Abram asked: "Did he ever tell his students that... 'the outside world will explode under your feet any day'?"
Giordano stared excitedly at Abram, and slumped down in an armchair.
"That's exactly what he said! He said we would soon see a second civil war, and that we'd better choose the winning side, or leave the country." Then his enthusiasm changed into aggressive suspicion: "What are you doing to him, anyway?" Giordano gestured with his can, spilling drops of beer on the table between them.
"Calm down, Giordano. I took on Patrick's case just a week ago, and I'm trying to see that he gets a better treatment than he's received for the last couple of years." Giordano attentively listened to Abram's words. "But in order to convince the medical authorities of that, I must be able to prove that he's more sane than they have assumed."
Giordano interrupted him indignantly: "Dr. Rymowicz is not crazy! They're just trying to break him, like they did when he was teaching at the university." He drank some beer and wrinkled his forehead.
Abram cocked his head and let his fingertips touch, while he leaned forward in Giordano's direction.

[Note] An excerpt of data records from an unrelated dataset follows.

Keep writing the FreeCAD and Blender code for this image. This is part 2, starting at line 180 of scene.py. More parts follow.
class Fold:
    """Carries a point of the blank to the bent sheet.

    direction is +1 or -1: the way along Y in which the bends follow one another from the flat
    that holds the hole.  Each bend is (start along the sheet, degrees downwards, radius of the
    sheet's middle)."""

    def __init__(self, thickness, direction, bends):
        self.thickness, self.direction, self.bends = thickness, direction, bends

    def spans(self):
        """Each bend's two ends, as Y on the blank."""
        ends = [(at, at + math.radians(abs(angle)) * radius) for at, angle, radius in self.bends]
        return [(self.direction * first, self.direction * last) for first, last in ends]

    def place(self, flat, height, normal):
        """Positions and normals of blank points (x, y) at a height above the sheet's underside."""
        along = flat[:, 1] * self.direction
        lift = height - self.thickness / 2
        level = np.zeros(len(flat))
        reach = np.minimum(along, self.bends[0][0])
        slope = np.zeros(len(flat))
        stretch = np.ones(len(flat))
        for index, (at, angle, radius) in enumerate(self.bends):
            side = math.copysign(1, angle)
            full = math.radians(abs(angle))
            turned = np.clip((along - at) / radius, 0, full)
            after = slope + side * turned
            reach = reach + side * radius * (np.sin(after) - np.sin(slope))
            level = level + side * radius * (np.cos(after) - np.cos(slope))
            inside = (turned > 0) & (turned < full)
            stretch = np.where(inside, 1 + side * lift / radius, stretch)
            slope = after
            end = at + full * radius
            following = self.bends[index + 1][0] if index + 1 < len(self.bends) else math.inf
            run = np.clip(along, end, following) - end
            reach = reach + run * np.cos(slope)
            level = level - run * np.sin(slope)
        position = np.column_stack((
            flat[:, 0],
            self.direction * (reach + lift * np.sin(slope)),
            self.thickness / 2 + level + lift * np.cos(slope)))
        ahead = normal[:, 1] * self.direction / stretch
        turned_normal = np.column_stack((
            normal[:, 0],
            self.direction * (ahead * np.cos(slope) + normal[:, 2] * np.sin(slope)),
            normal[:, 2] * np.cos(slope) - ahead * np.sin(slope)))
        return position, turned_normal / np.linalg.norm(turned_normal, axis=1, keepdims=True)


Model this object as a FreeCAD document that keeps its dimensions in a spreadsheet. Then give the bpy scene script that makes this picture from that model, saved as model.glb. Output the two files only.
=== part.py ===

"I think we both want to help Dr. Rymowicz," he said in a sincere tone. "And you, or the others in his last class, might give me important facts that the police have missed. How well did you know each other? Did you know the student who... lost his life in that incident?"
Giordano's slumped head shot up. "What've the other students told you?" he said nervously.
Abram calmed him: "You're the first one I got in touch with."